I love Steve Martin's comedy, and I moderately enjoyed the novel Shopgirl. He's a talented writer when it comes to the actual prose, but I found this novel difficult to get into or even care about.
First of all, the main character (Lacey Yeager) is hardly likeable and terribly hard to identify with. I just didn't care about her. In fact, I just didn't care period. She's a self-serving narcissist who really doesn't have many redeeming qualities other than the fact that nearly every heterosexual man she meets wants to sleep with her. (She is not, by the way, a cardboard character; just seriously dull.)
The best thing about this book is that it delves deeply into the pretentiousness of the art world of New York City. If that's what you're looking for, the book is for you. But if you're looking for a novel with captivating characters that you might care deeply about, I wouldn't recommend it.
On the plus side, Campbell Scott does a wonderful job, deadpanning his entire way through. (In some ways, I realize that Scott and Martin have similar-sounding voices.)
I really enjoyed the reader. I was just a little disappointed at first, Steve Martin did not read it himself. But his voice came through loudly with his story line, one liners and little hidden jokes.
Love Martin's vocabulary and descriptive sense but this story bogged down and was a touch boring.
I enjoyed the book very much, however was dismayed to discover upon finding a hardcopy at a friends home that there were pictures that weren't available for audio users.
THIS IS THE FIRST TIME I'VE WRITTEN A REVIEW IN 5 YEARS- THIS WAS THE MOST BORING BOOK I'VE LISTENED TO AND THE FIRST I HAVEN'T FINISHED- THE READER WAS SO MONOTONE THAT I COULD HAVE FALLEN ASLEEP. I'VE LOVED ALL OF STEVE MARTIN'S OTHER BOOKS
This was my very first audible book and I'm hooked!!

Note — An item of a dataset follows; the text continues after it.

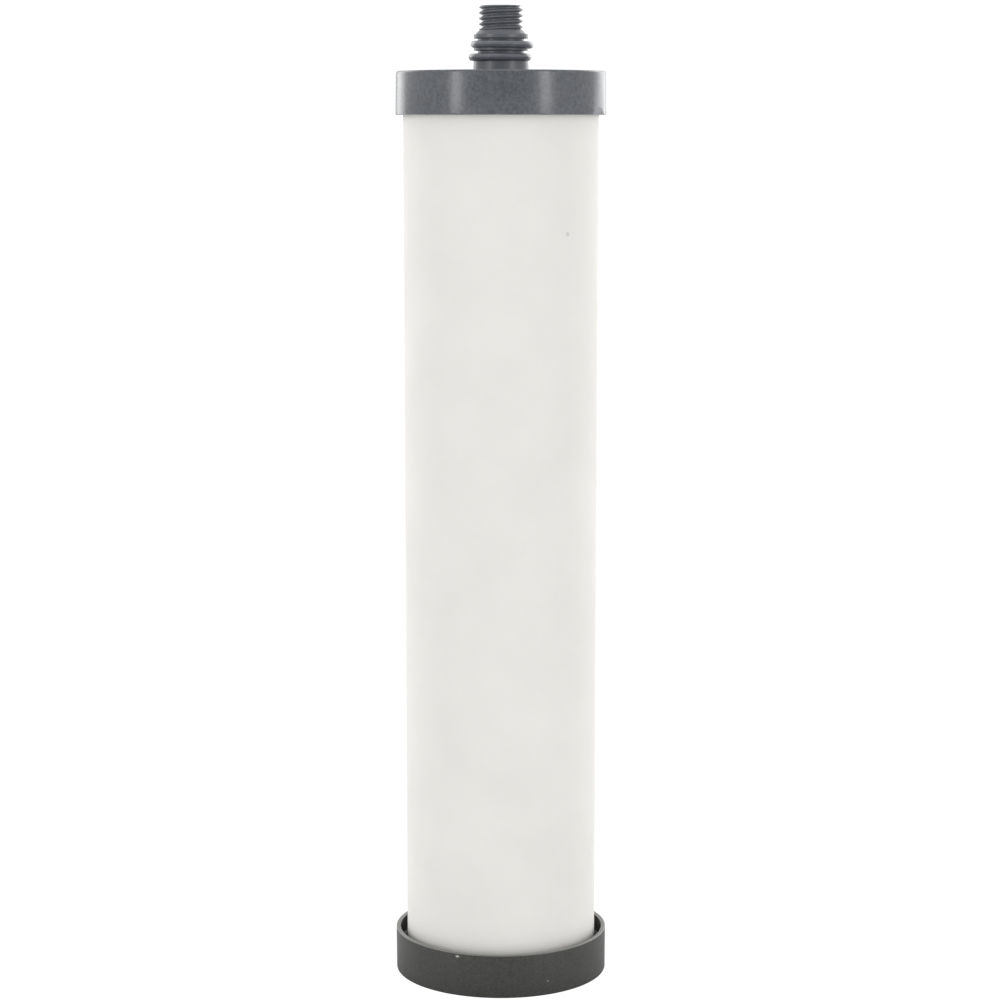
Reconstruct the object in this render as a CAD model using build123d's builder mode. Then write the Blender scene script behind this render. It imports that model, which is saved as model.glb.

Loved the story, I know it was dry or slow for some but I'm an "wannabe" artist (using the term "artist" loosely) and it spoke to me! I hung on every word! I was frightened when I saw 68 chapters but I started on Saturday night listening to about 3 chapters and was finished by Tuesday evening on the way home from work!
It was well written and the humor was dry and quick. Right up my alley! This was a selection for my book club and I truely enjoyed it. Well written and very interesting especially if you're a art buff!
Well written, compact, thought-provoking, and a tad funny. Especially interesting to anyone who's fascinated by the art world. Martins does a nice job writing about the art and trying to explain the essence of what compels us to love it.
I am a fan of Steve Martin's previous work.
I found the first and last hour of this book interesting, but getting through the middle was a struggle.
I hate not finishing audiobooks, but I really had to force myself to keep listening, hoping for a payoff that never eventuated.
Whenever the story started to become interesting, Martin pulls his punches - frustrating to say the least. I spent the first 5 hours wondering where this book was going and then how it could possibly get there in the 2.5 hours remaining.
I imagine those in the art world may find this tale of interest, but I was left disappointed.